Verbatim
- Thierry Ardisson : Jean-Pierre Chevènement, 20 ans après votre mort et votre résurrection, vous avez l'air très en forme !
Jean-Pierre Chevènement : Parce que je n'ai pas rencontré la mort justement ! Je ne dirais pas que je l'avais cherchée mais elle est venue à ma rencontre, elle m'a effleuré de son aile, comme plusieurs fois dans ma vie d'ailleurs, mais jusqu'à présent elle m'a épargné. Ça ne durera pas toujours !
- Vous avez fait une allergie et votre cœur s'est arrêté de battre pendant 57 minutes, ce qui vous laissait 0,5% de chance de revenir à la vie. Incroyable non ?
C'est un accident thérapeutique, non un accident de santé.
- Pour un laïque comme vous, c'est un comble d'avoir ressuscité !
Je ne vois pas pourquoi la laïcité empêcherait de franchir la frontière qui nous sépare de la Transcendance !
- Beaucoup d'hommes politiques de droite et de gauche, qui ne vous ont pas écouté pendant 30 ans, n'arrêtent pas de dire que vous les avez inspirés. On dit de vous que vous êtes "un homme d'Etat, de convictions, un grand Républicain".
Les inspirer pour la suite serait pour moi un beau lot de consolation !
- Selon vous, la crise des Gilets jaunes vient de loin, de choix erronés faits dans les années 1980. Elle ne remonte donc pas à Emmanuel Macron ?
Non, elle ne remonte pas au Président Macron et c'est un problème qui dépasse les frontières de la France. Le cycle néolibéral s'enclenche avec Reagan aux Etats-Unis, Margaret Thatcher au Royaume-Uni, mais chez nous il était possible de faire autre chose, en tout cas on était venus pour faire autre chose. Jaurès disait que "le courage, c'est de chercher la vérité et de la dire" : j'ai proposé une conversion républicaine au Parti socialiste, il a préféré une conversion libérale.
- Face au néolibéralisme, la gauche a cédé et a fait la même politique que la droite, c'est-à-dire celle de Bruxelles : tout le pouvoir à une commission européenne non élue qui n'a de comptes à rendre à personne. En 2005, les Français disent non, mais en 2008 le Traité de Lisbonne s'impose.
L'Europe a été conçue au départ comme un marché fait pour une homme réduit à sa dimension économique. Le citoyen, la politique à long terme, la stratégie, ont été oubliés. Par conséquent, l'Europe confie sa défense, sa politique extérieure aux Etats-Unis, et on voit le résultat. C'est une Europe informe qui, entre les Etats-Unis et la Chine – laquelle est la puissance montante au XXIè siècle – risque d'être écrasée si elle ne se ressource pas dans les Nations, qui sont le cadre de la démocratie.

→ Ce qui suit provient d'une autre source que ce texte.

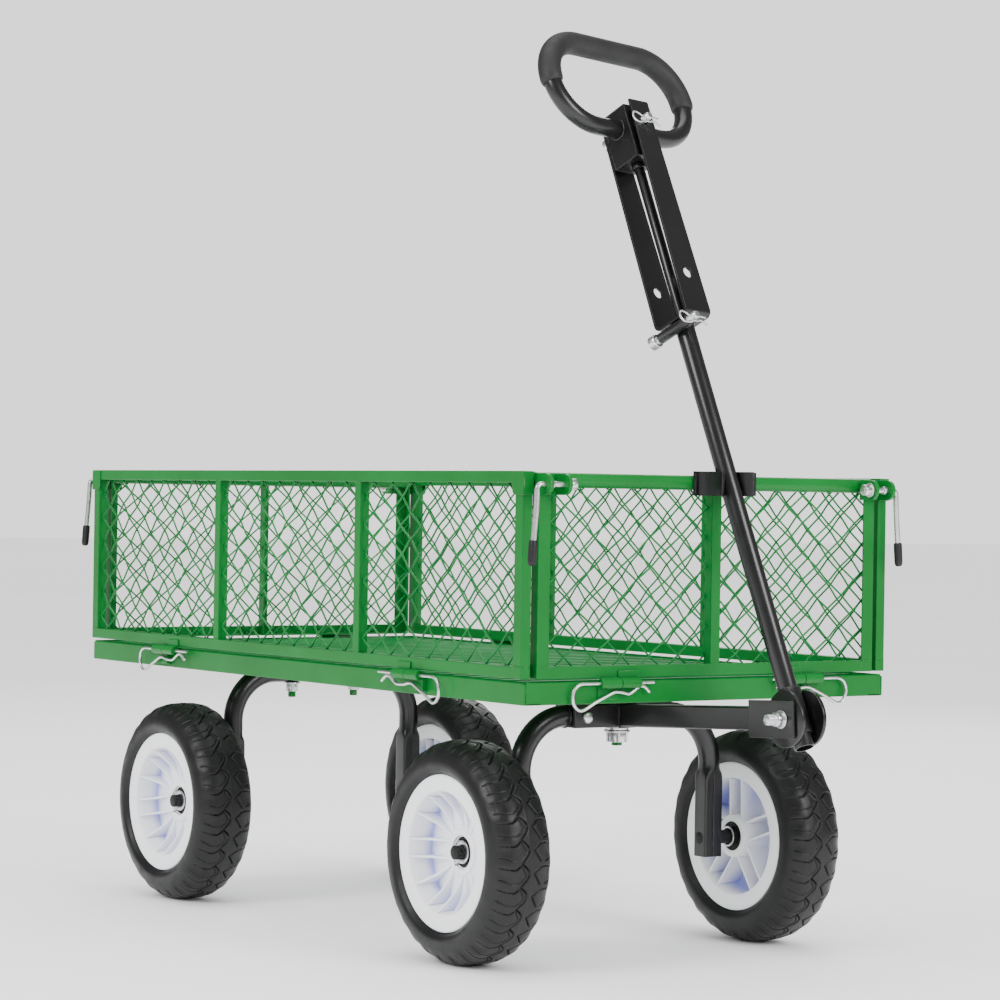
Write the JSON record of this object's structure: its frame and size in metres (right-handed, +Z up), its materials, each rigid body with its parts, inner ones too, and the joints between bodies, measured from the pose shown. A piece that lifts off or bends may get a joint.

- Les solutions ? Réorienter une politique liée à la mondialisation et réindustrialiser la France, dites-vous. Plus facile à dire qu'à faire.
Il y avait un ministère de l'Industrie, que j'ai occupé en 1983. Nous avions des équipes d'ingénieurs compétentes pour tous les dossiers, nous n'avions pas besoin de faire des appels d'offres pour obtenir de bureaux d'études privés qu'ils nous disent quelle était la situation à Alstom ou à Scoval, on savait ça par coeur. Il y avait une capacité d'intervention de l'Etat, aujourd'hui il n'y a plus rien.
Nous sommes à la fin du cycle néolibéral. Ce n'est pas moi qui le dis, c'est le Président Macron qui l'a dit dans ses voeux du 31 décembre. Il faut prendre des décisions qui anticipent et qui permettent de réindustrialiser le pays ! Là est l'origine du mal.
- Vous dites aussi qu'il faut revaloriser la démocratie représentative. Il est vrai que le quinquennat est une très mauvaise chose : on est sans cesse en campagne électorale, et les députés sont devenus des agents du Gouvernement.
Le quinquennat s'est révélé être une erreur. Les Français ont le sentiment qu'ils ne peuvent s'exprimer qu'une fois tous les 5 ans, c'est mauvais. Une déconnexion des présidentielles d'avec les législatives est nécessaire, soit au rythme 7 ans - 5 ans, soit 6 ans - 4 ans.
- Pourrait-on imaginer un Président de la République comme en Israël ou en Allemagne, qui soit réellement au-dessus de la mêlée ? Soit, comme de Gaulle l'avait envisagé à Bayeux, "un monarque républicain" ?
De Gaulle voulait un vrai Président, pas un président de la IIIè République. Il voulait que le Président soit garant de la politique extérieure, de la souveraineté nationale. Un "monarque républicain" si vous voulez, mais qui permettait l'exercice de ce que Michel Debré appelait "un parlementarisme rationalisé", c'est-à-dire une dimension de débat. Je pense que la déconnexion du mandat présidentiel et de celui des députés permettrait d'avoir une démocratie qui respire.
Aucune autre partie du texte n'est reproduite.